Aside from education and financial news and data, the other arm of Pearson is its Penguin books division. This went through a difficult period in 2004 and some of 2005, due to distribution glitches and other issues, but it is now doing OK - full-year sales growth will be a less-than-exhilarating 1 per cent at Penguin this year.

At education, sales will be 3 to 5 per cent up for the full year, while in the first nine months of 2006, the FT group has down 5 per cent sales expansion.

Pearson has a fantastic collection of assets, which are performing well. As the FT's Lex column might say, if Pearson were broken up and the three arms sold off, there is little doubt that the sum of the parts would fetch more than the whole.

While Marjorie Scardino is chief executive there is very little prospect of a break-up but, while she has announced no retirement date, remember that she turns 60 next year. Hold.

St James's Place

Our view: Buy

Share price: 382p (unch)

With the stock market heading back towards the highs not seen since the end of the 20th century and ever-increasing pressure on individuals to save more for their retirement, there's plenty of wealth around to manage just now.

St James's Place, the upmarket wealth management company, is grabbing more than its fair slice of that money. Shares in the group, 60 per cent owned by HBOS, jumped almost 2 per cent yesterday following a favourable note from the broker Dresdner Kleinwort. It opined that St James' decision two weeks ago to allow almost 100 of its advisers - or partners, as the group calls its sales staff - to join a rival mortgage provider was a wise one. The 99 partners were responsible for generating just 1 per cent of annual premium income, but represented 8 per cent of the sales staff. Besides, St James's wants to concentrate on more lucrative business sectors than home loans - specifically pensions and other long-term savings and investments.

It is already making strong progress. Dresdner expects third-quarter figures, due tomorrow, to show premium income of £75.2m for the three months to the end of September, up 44 per cent on the same period last year.

The driver behind that growth is St James's strong position in the upper reaches of the pensions market, which have boomed since the so-called A-day tax reforms introduced in April. Excellent sales of high-margin investment products have also boosted the company.

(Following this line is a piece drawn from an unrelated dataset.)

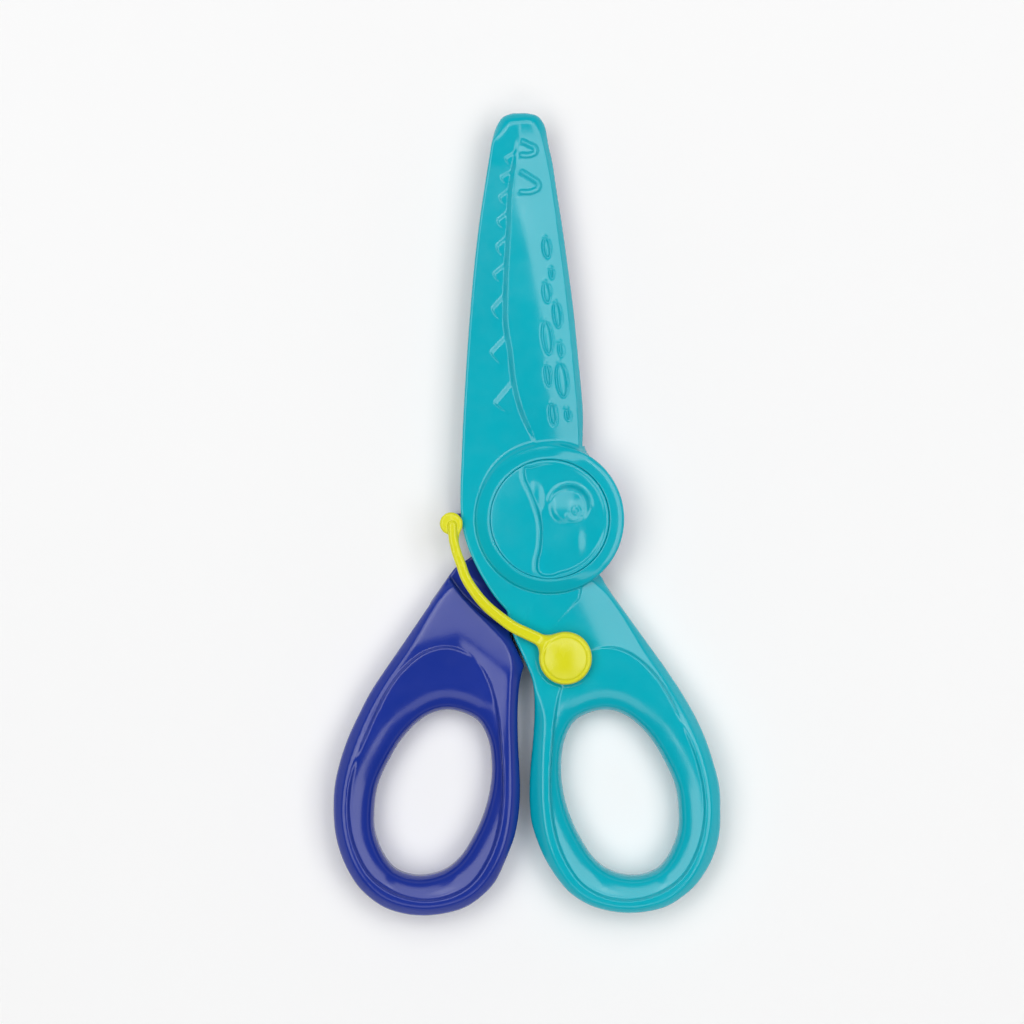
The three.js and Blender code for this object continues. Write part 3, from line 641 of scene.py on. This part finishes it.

Buy.

Financial Objects

Our view: Hold

Share price: 52.5p (unch)

Financial Objects appears well on the road to recovery. The small-fry software provider turned in impressive interim results last month and appointed a new chief executive yesterday. Karim Peermohamed joined the company in 1997 and rises from the position of chief operating officer to replace founder Roger Foster, who will stay on as chairman on a part-time basis.

Financial Objects commanded a valuation of nearly £300m back in 2000, but has suffered since as the market for banking software has stagnated. Unlike larger rivals Misys and Royalblue, Financial Objects struggled to compete for the handful of opportunities available during the fallow years for technology investment. Yet the company has made good progress in 2006 and has committed to increasing both its UK sales force and its Indian staff by 50 per cent. The company has been strengthened by the acquisitions of Wealth Management Systems and Raft, a deal that took it into the energy software sector, and is confident in its outlook.

The company trades at less than nine times projected earnings in 2007 despite double-digit growth potential, though it is as yet uncertain whether Financial Objects' recent success is sustainable. Hold.